De forma ácida, irônica e irrefutável, Jorge Luis Borges dá um chega pra lá na teoria do 'eterno retorno' de Nietzsche (Assim falou Zaratustra).
Primeiro, matematicamente, fazendo alguns cálculos cabeludos sobre  de quanto em quanto tempo poderia haver o retorno à estaca zero, e a repetição da história. Chega a ser cômico: "O atrito do belo jogo de Cantor com o belo jogo de Zarathustra é mortal para este último.  Se o universo consta de um número infinito de termos, é rigorosamente capaz de um número infinito de combinações - e a necessidade de um Regresso fica vencida.  Resta sua mera possibilidade, computável em zero."
Gol de Borges!
E refere: "Escreve Eudemo, parafraseador de Aristóteles, uns três séculos antes da paixão e morte de Cristo: A acreditar nos pitagóricos, as mesmas coisas voltarão pontualmente e estarei comigo outra vez e eu repetirei esta doutrina e minha mão brincará com este bastão, e assim por diante." Na cosmogonia dos estóicos, Zeus se alimenta do mundo: o universo é consumido ciclicamente pelo fogo que o gerou e ressurge da destruição para repetir uma história idêntica."

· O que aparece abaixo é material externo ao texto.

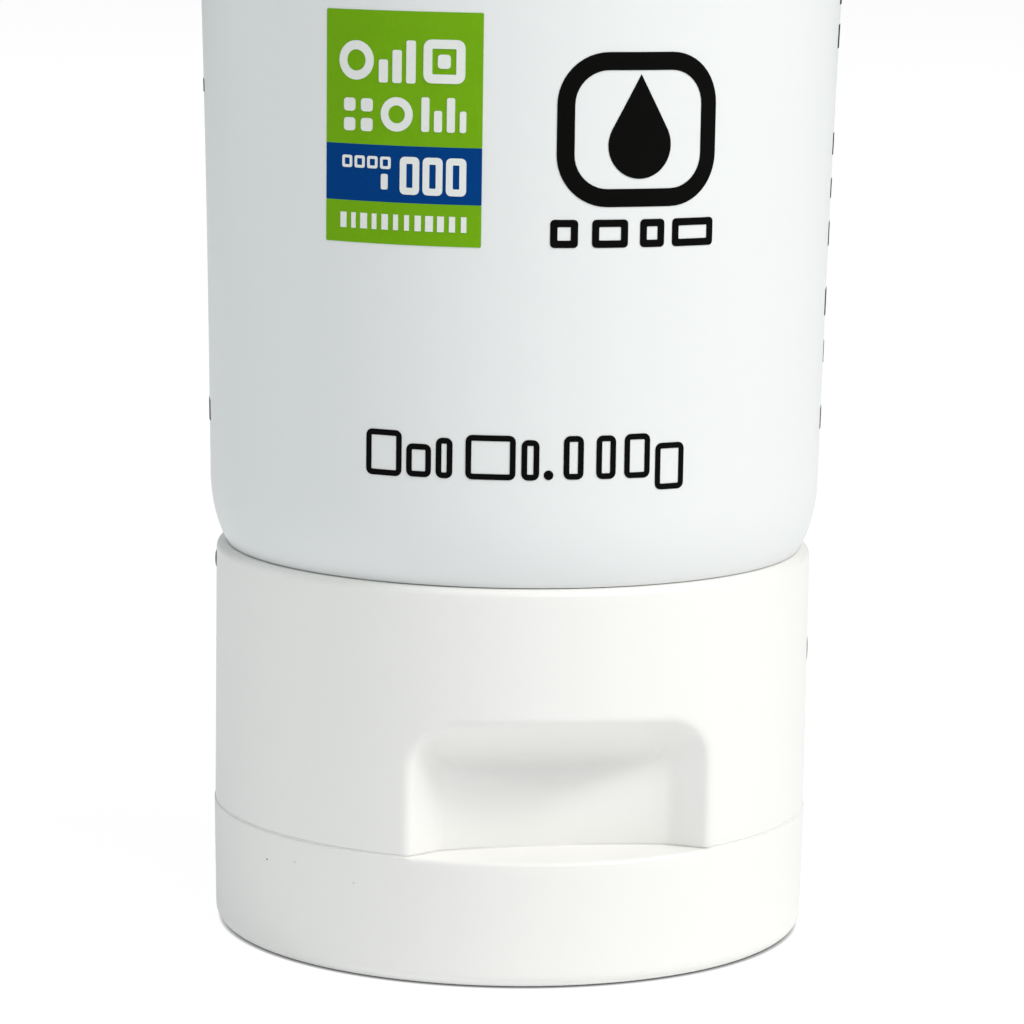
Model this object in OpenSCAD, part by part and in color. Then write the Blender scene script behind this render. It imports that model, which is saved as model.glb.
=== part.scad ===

Menciona Borges que a teoria do eterno retorno iniciou-se lá atrás, nas calendas gregas, passou pelo cristianismo e por outras teorias, das quais apropriou-se Nietzsche para formular as suas ideias - quer dizer, apropriar-se das de outros, sem ao menos referi-las, ignorando seus precursores.  E seus seguidores babaram, achando o máximo!
E para fechar:
"Sou de opinião, todavia,que não devemos postular uma surpreendente ignorância, nem tampouco uma confusão humana, demasiado humana, entre a inspiração e a lembrança, nem tampouco um delito de vaidade.  Minha chave é de caráter gramatical, direi quase sintático.  Nietzsche sabia que o Eterno Retorno é das fábulas ou medos ou diversões que voltam eternamente, mas também sabia que a mais eficaz das pessoas gramaticais é a primeira.  Para um profeta, cabe assegurar que seja a única.  Derivar sua revelação de um epítome, o da Historia philosophiae graeco-romanae dos professores suplentes Ritter e Preller, era impossível para Zarathustra, por razões de voz e anacronismo - quando não tipográficas.  O estilo profético não permite o emprego das aspas nem a erudita citação de livros e autores..."

Vale a pena a leitura. Fantástico, divertido e irônico. Além de várias referências literárias, para ampliar os conhecimentos de quem se habilitar.

Borges, Jorge Luis. História da eternidade. Trad. Carmen Cirne Lima. 4ª ed. SP:Globo, 1953.